The historians must be terrorists too

The first significant indication of George Bush’s obsessive adherence to Manichaeism was in a speech he made September 20, 2001 before a joint session of Congress. Nine days after 9/11. The president made it abundantly clear. There was no gray then nor is it now. Standing before Congress, Mr. Bush, the Standard Bearer of Good, declared:

“Either you are with us, or you are with the terrorists.”

Everything is black or white. Good versus Evil. Those who dare oppose Mr. Bush, as we have learned the hard way, are Evil. They are no different than  the Terrorists.

We’ve frequently heard George Bush comment that he could care less about what the polls say about him; those writing history will be his judge. Of course, Mr. Bush would prefer all the authors wait until he is dead before history begins to weigh in on the Merits of His Presidency. He made it clear in his authorized biography, Dead Certain, by Robert Draper. It’s in black and white. The first sentence of the first page.

“You can’t possibly figure out the history of the Bush presidency — until I’m dead.”

Well too bad for Mr. Bush, because history is being written everyday and the vast majority share the same view. The Decider makes bad decisions.

Damned historians, they must be terrorists too, and Alan Greenspan has turned out to be one of them because he gave Mr. Bush a thumpin’ in his new book, The Age of Turbulence: Adventures in a New World.

During Alan Greenspan’s tenure as Chairman of the Federal Reserve, and especially in the 1990’s, many viewed him as the most powerful man in the world, and rightfully so. I can remember well how the world’s financial markets would be influenced if people even thought Greenspan was just thinking about a given issue in the global economy. He did not have to utter a word — a rumor, his body language in a meeting, not commenting on a particular item, pure speculation — would create some type of impact in the global markets and particularly the U.S., of course.

Fed Chairman turned author, Greenspan joins the long list of authors criticizing George Bush, his administration, and the Republicans. While the Democrats did not come out unscathed, Greenspan praised Bill Clinton, which probably infuriated Bush more than the criticism levied on him personally.

Alan Greenspan, who served as Federal Reserve chairman for 18 years and was the leading Republican economist for the past three decades, levels unusually harsh criticism at President Bush and the Republican Party in his new book, arguing that Bush abandoned the central conservative principle of fiscal restraint. (Emphasis added.)

[He expressed] deep disappointment with Bush. “My biggest frustration remained the president’s unwillingness to wield his veto against out-of-control spending,” Greenspan writes. “Not exercising the veto power became a hallmark of the Bush presidency. . . . To my mind, Bush’s collaborate-don’t-confront approach was a major mistake.”

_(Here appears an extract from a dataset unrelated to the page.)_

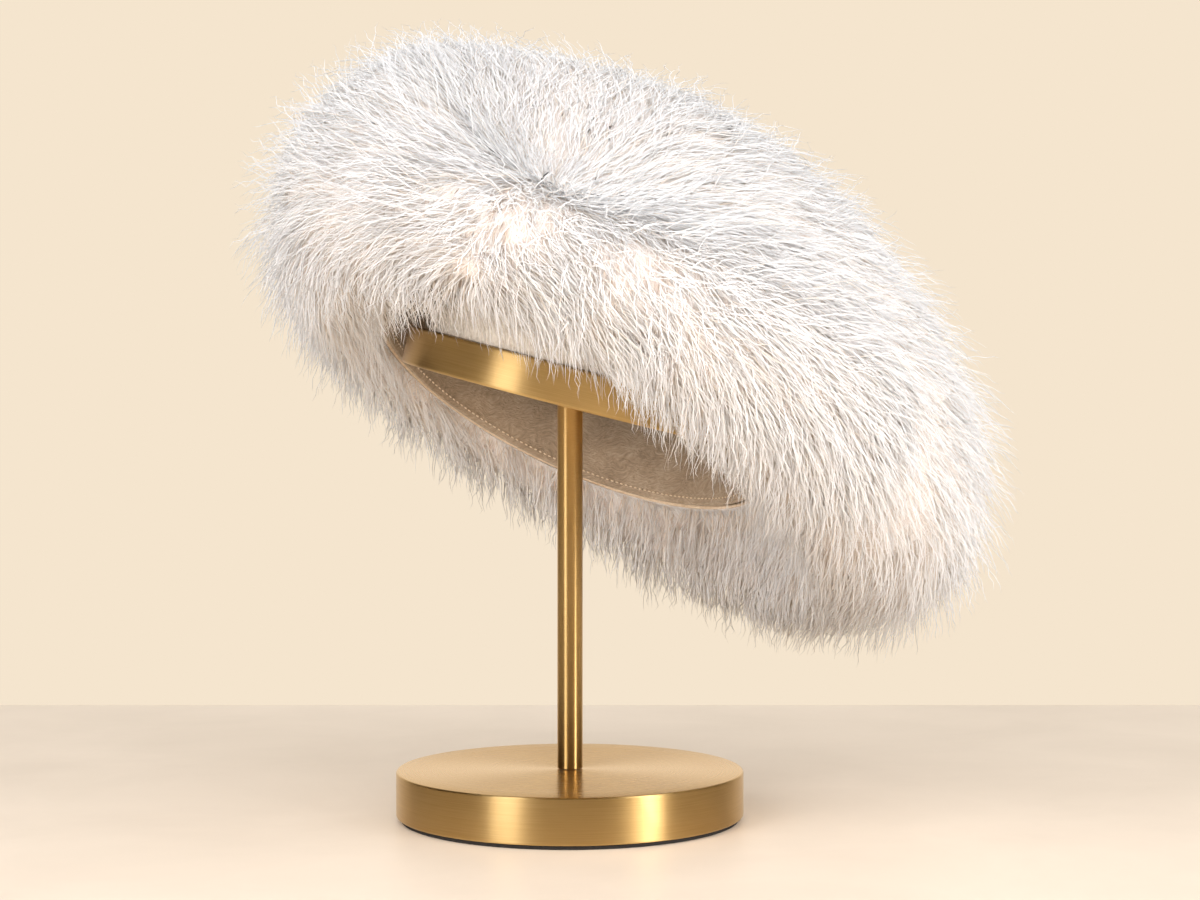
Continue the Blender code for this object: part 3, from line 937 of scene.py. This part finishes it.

Greenspan accuses the Republicans who presided over the party’s majority in the House until last year of being too eager to tolerate excessive federal spending in exchange for political opportunity. The Republicans, he says, deserved to lose control of the Senate and House in last year’s elections. “The Republicans in Congress lost their way,” Greenspan writes. “They swapped principle for power. They ended up with neither.”

Bill Clinton - “The Hero”

While condemning Democrats, too, for rampant federal spending, he offers Bill Clinton an exemption. The former president emerges as the political hero of “The Age of Turbulence: Adventures in a New World,” Greenspan’s 531-page memoir, which is being published Monday.

Greenspan, who had an eight-year alliance with Clinton and Democratic Treasury secretaries in the 1990s, praises Clinton’s mind and his tough anti-deficit policies, calling the former president’s 1993 economic plan “an act of political courage.”

Remember how the economy began rapidly declining after the Supreme Court crowned George Bush king and how Bush adamantly blamed Bill Clinton for it? Vindicated.

On a side note, tor those that might not know, Alan Greenspan is married to NBC’s Chief Foreign Affairs Correspondent, Andrea Mitchell.